The process of editing the prior day’s work to get started works for me, but I needed a more accurate way of predicting how long it takes me to write a book. I calculated an average number of words I wrote per day over time (with all variables included) and created a spreadsheet. I took my target word count for a project and divided that by the average number of words I wrote in a day. That told me how many weeks it would take me to write the book. I added in things like “draft cooling,” self-editing, beta readers, etc. Then I added columns to track my actual progress, so I could see each week if I was on schedule or needed to put in some time on Saturday. Now I have a template, and every time I start a new book, I just plug in my target and record my actual word count each day.

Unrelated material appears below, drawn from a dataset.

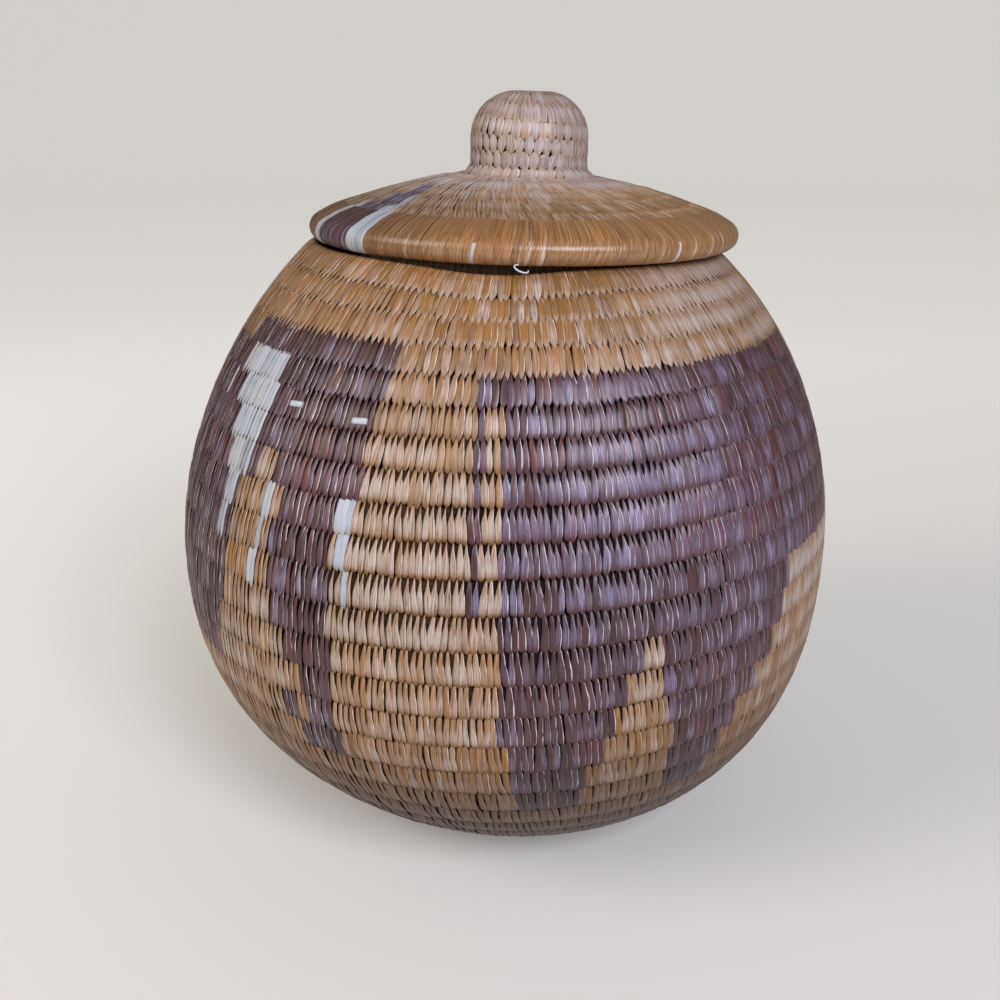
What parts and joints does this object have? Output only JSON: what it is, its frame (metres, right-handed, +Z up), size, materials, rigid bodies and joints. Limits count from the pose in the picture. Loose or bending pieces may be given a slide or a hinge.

This method works for me, because I can no longer tell myself I have plenty of time when I really don’t. Scrivener users have a built in tool that helps manage targets, but for whatever reason, I haven’t been able to warm up to Scrivener–perhaps because I’m a creature of habit and have an outlining system I’ve used for years in Excel. I’m sure my accountability system wouldn’t work for everyone. Some folks hate Excel. But for me, anyway, having a system is critical.
How do you stay on track?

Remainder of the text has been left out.